The FCC’s Technical Advisory Council (“TAC”) recently released eight new policy proposals intended to expedite broadband infrastructure deployment and a migration to IP networks. A copy of the recommendations is available here. Several proposals, if adopted, would have a direct (and potentially meaningful) impact on providers deploying next generation broadband network equipment, primarily by reducing federal and municipal delays in broadband network infrastructure deployment. However, the TAC also suggests opening dialogues on standardized metrics for measuring broadband performance other than speed, creating protected spectrum on which to offload wireless broadband data; and on the need to replace embedded legacy equipment that is not designed for IP.
The recommendations are the TAC’s top ideas for embracing “near term” opportunities for promoting private sector innovation and job creation without working through traditional regulatory processes. Thus, these proposals are notable as those which the TAC believes that the FCC can quickly adopt and implement without first undertaking the often long and rigorous rulemaking process.
1. Incent municipalities to expedite permitting and approval – FCC should publicize municipal best practices for broadband infrastructure and deployment, with a “race to the top” contest and public rankings of cities with the most broadband-friendly infrastructure approval processes.
2. Executive order to streamline broadband deployment on federal property – President should issue an Executive Order mandating a streamlined, single-agency, 60-day review and approval process for deployment of broadband infrastructure on federal property, in particular for Federal rights-of-way and antenna siting approvals.
3. Advocate rapid tower siting processes – FCC should signal states and municipalities to permit co-location “by right” and employ a shortened “shot clock” for co-locations on existing structure — or the FCC will do so.
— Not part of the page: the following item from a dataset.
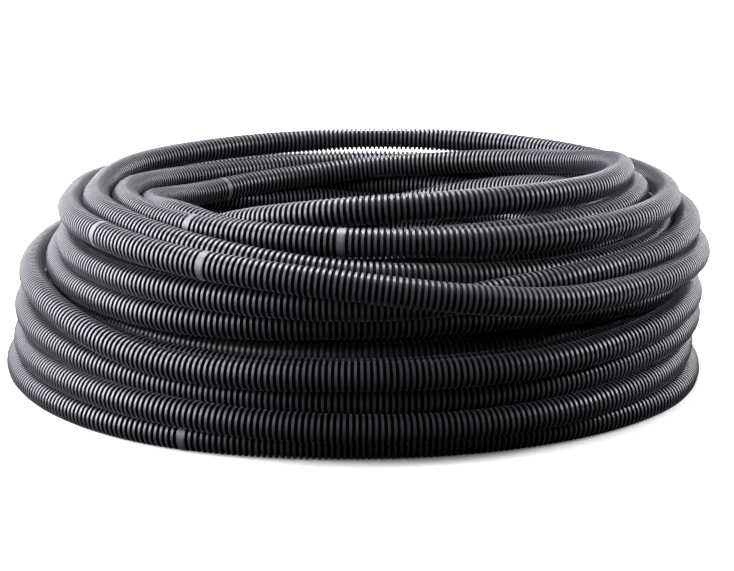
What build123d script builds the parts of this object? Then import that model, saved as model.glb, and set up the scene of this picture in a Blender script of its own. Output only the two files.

4. Best practices for new broadband deployment technologies – FCC should educate States and municipalities about proven new broadband deployment technologies like distributed antenna systems (DAS), micro-trenching, and directional boring.
5. Model an online deployment coordination system – FCC should develop a web-based communication tool that municipalities can adopt to provide advance notice of planned infrastructure projects.
6. Adopt new metrics to measure broadband network quality – FCC should develop broadband “extended” service quality metrics (beyond throughput speed) to assist providers, consumers and policymakers in evaluating broadband capabilities for applications such as healthcare monitoring or emergency services.
7. Highlight stranded PSTN investments – FCC should initiate a public dialogue about the need to replace legacy PSTN equipment, including auto-dialers, alarm systems, ATMs, PoS terminals, etc., that are not designed for IP networks.
8. Promote “small cell” deployment – FCC should convene an industry-led forum to accelerate deployment of small cell wireless devices (i.e., DAS, femtocells, Wi-Fi) in commercial and government buildings and other high teledensity venues. TAC recommends the development of “universal architectures” for single devices to support multiple providers and a new a small cell band spectrum allocation to offload broadband network data with assurances of interference protection.
Chaired by Tom Wheeler, former head of the NCTA and CTIA (and now with Core Capital Partners), the TAC is a federal advisory council charged with identifying “important areas of innovation” and “informed technology policies” that support competitiveness and job creation. Its proposals do not have the force of law, and are not binding on the FCC. However, these recommendations are predicated upon the assumption that changes can occur through intergovernmental dialogue and collaboration, and that there are executive or administrative actions that can occur immediately, without formal rulemaking. The TAC’s recommendations will likely play a role in the FCC’s recent right-of-way and tower siting Notice of Inquiry proceeding, see DWT Alert, and other related proceedings.